In-situ bonding of horizontal bimetallic interface by laser offset during laser powder bed fusion of copper/nickel multi-material structures and underlying thermodynamic mechanisms

Abstract

Achieving robust bonding between dissimilar materials is crucial for both vertical and horizontal interfaces in multi-material structures fabricated via layer-by-layer laser powder bed fusion (LPBF). However, horizontal bonding has been less explored than vertical bimetallic interfaces, largely because of the limitations in the available equipment, process strategies, and research concepts. In this study, we propose a practical horizontal dissimilar laser offset strategy, wherein the laser spot is displaced outwards from the interface profile by a certain distance, to improve horizontal bonding in CuSn10/IN718 structures. A laser offset of 75 μm enhanced metallurgical bonding and reduced microcracks, resulting in a smoother surface. The laser offset area displayed interlocking macro-segregation peninsulas composed of CuSn10 or IN718. The diffusion behaviour between these segregated peninsulas, located at the boundary of the molten pool, was found to be more intense than that at the centre, driven by a steeper temperature gradient at the molten pool boundary (22.61 ×10⁶ K·m⁻¹ at the boundary vs 18.03 ×10⁶ K·m⁻¹ at the centre, representing a 25.4 % increase). Such material heterogeneity shows microstructural differences, characterised by fine columns, reticulations, and discrete pellets.
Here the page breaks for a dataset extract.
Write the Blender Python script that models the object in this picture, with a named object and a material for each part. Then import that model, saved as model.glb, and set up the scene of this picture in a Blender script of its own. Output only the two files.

Consequently, hardness and elastic modulus exhibited a smooth transition across the CuSn10/IN718 interface, which was enabled by the homogeneous material distribution obtained using the laser offset technique. The laser offset strategy provides a convenient laser scanning approach for LPBF and other laser-based multi-material AM processes. This study conducted a detailed analysis of segregation and interlocking at the interface, which may be beneficial for studying other material combinations.